The NRB also reported this increase was "mainly due to the Independent Reconciliation and Compensation Programs implemented in dioceses throughout New York State." Roughly 785 of the 858 cases emerged from just five dioceses in New York.

Because the audit ended June 30, 2018, it does not include any of the massive abuse claims anticipated after one-third of the states have launched state-wide probes into clerical sex abuse in the last year following the release of the widely reported Pennsylvania grand jury report on sex abuse in that state.

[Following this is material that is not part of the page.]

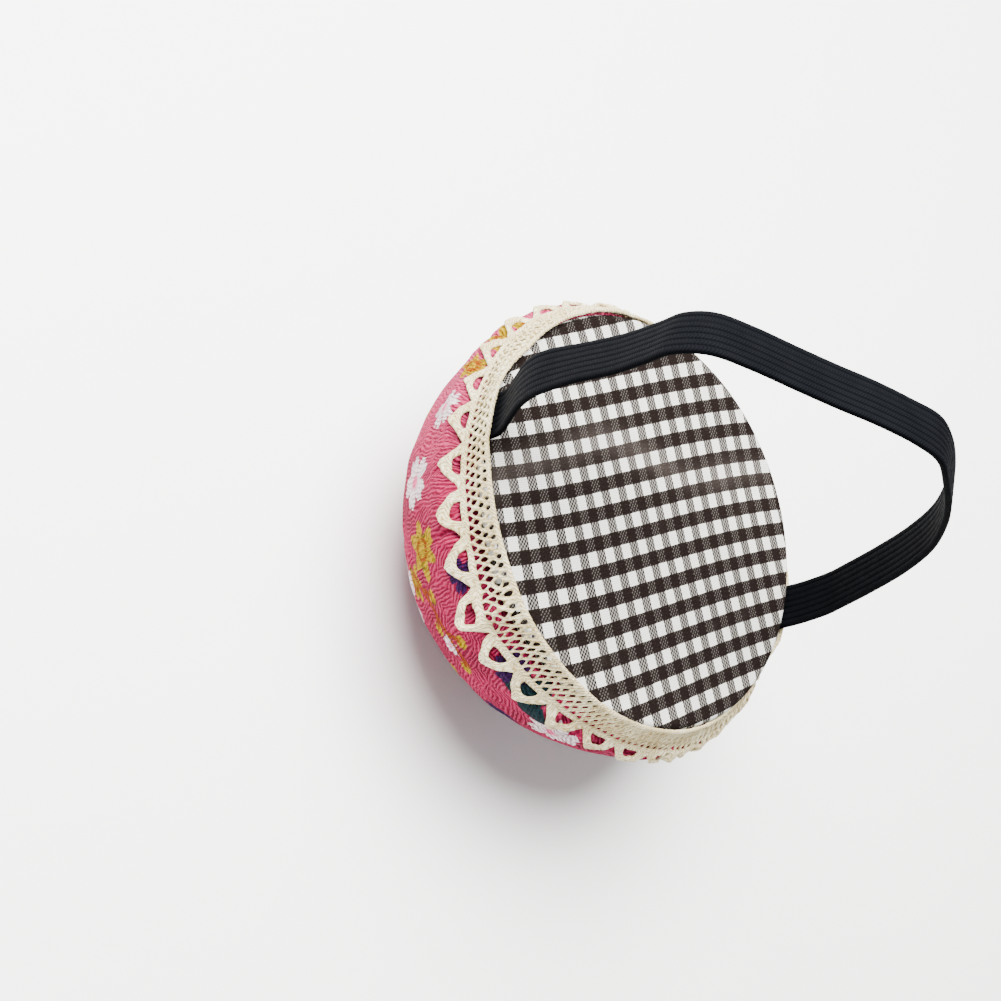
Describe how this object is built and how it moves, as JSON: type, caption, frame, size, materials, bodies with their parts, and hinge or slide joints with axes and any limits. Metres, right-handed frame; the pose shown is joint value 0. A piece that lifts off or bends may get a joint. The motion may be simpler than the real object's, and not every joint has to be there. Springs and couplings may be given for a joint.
{
  "type": "wrist pin cushion",
  "caption": "Stuffed crepe dome on a round cloth-covered base, edged with cotton lace, with a flat elastic loop that holds it on the wrist while sewing.",
  "frame": {"origin": "centre of the small patch at the top of the dome, on which the cushion stands, with the face that lies on the wrist looking up", "axes": "+Z is the outward normal of the face that lies on the wrist; X runs through the two roots of the elastic; Y is across the elastic, the way the arm goes through the loop"},
  "size_m": [0.0778, 0.0756, 0.0934],
  "materials": {
    "crepe": "matte printed crepe",
    "filling": "fibre wadding",
    "thread": "twisted cotton thread",
    "glue": "translucent hot-melt glue",
    "card": "grey-brown card",
    "check_cloth": "brown and white checked cotton",
    "lace": "cream cotton lace",
    "elastic": "ribbed black woven elastic",
    "strand_rubber": "rubber thread"
  },
  "bodies": {
    "cushion": {"cushion_cover": "crepe", "cushion_filling": "filling", "cover_gather_thread": "thread", "glue_layer": "glue", "base_board": "card", "base_cover": "check_cloth", "base_gather_thread": "thread", "lace_trim": "lace", "lace_glue_dab": "glue", "strap_end_left": "elastic", "strap_end_right": "elastic", "end_strands": "strand_rubber"},
    "strap": {"strap_leg_left": "elastic", "strap_leg_right": "elastic", "leg_strands": "strand_rubber"},
    "strap_crown": {"strap_loop": "elastic", "loop_strands": "strand_rubber"}
  },
  "joints": [
    {"name": "strap_swing", "type": "hinge", "parent": "cushion", "child": "strap", "pos_m": [0, 0, 0.042], "axis": [1, 0, 0], "range_deg": [-75, 75], "stiffness_Nm_per_rad": 0.003},
    {"name": "strap_stretch", "type": "slide", "parent": "strap", "child": "strap_crown", "axis": [0, 0, 1], "range_m": [0, 0.025], "stiffness_N_per_m": 100}
  ]
}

The report breaks down how the $301 million was spent as follows:

  • Settlements: $194,346,291
  • Other payments to victims: $7,317,904
  • Support for offenders: $23,366,845
  • Attorney fees: $30,517,658
  • Other costs: $7,070,839
  • Child protection efforts, including background checks and training: $39,290,069

The report calculated that three-fourths of the payments were for settlements to victims; attorney fees accounted for an additional 12%. Support for offenders amounted to 9% of the total payments. But experts agree that sex abuse expenditures will skyrocket following the so-called "Summer of Shame" that began last June with the many scandals related to homosexual predator Theodore McCarrick.

This unprecedented period saw a host of whistleblowers and victims come forward along with many dioceses being raided by law enforcement. Many members of law enforcement have confirmed to Church Militant that a federal investigation may soon be launched under a federal law known as the Racketeer Influenced and Corrupt Organizations Act (RICO) that was established in 1970 to fight organized crime.

The investigation that's being led by U.S. Attorney General William McSwain is specifically looking into clerical misconduct that includes:

  • Transporting children across state lines for illegal purposes
  • Priests sending or receiving sexual imagery on their phones or computers
  • Clergy being told not to contact law enforcement
  • Predator priests being reassigned
  • Money being used for illegal purposes

The federal RICO investigation may in turn trigger President Donald Trump's executive order on human rights violations. Trump did sign this order, titled "Executive Order Blocking the Property of Persons Involved in Serious Human Rights Abuse or Corruption," on Dec. 21, 2017.

Sources tell Church Militant that when Trump visited the Vatican in May of 2017, he informed Pope Francis during a private meeting that he would soon be signing an executive order regarding human rights violations and penalties that was being drafted in part to address the clerical sex abuse crisis and its cover-up within the Catholic Church.

Clerical sex abuse that involves perpetrators or victims crossing state lines or involves coordinated efforts by any organization to cover up such abuse is what violates RICO. Because these crimes involve sexual abuse, they are thereby human rights violations, which fall under Trump's executive order.

Trump's executive order states, "The United States seeks to impose tangible and significant consequences on those who commit serious human rights abuse or engage in corruption, as well as to protect the financial system of the United States from abuse by these same persons."

The federal government is authorized to confiscate the property of any organization, including the Catholic Church, that is found to have fostered or covered up human rights violations perpetrated by its members. It would also likely cause the withdrawal of hundreds of millions of dollars of federal funding received annually by the Church.

If this happens, the loss of Church property and revenue could run into the billions and dwarf previous annual payouts by a factor of 10.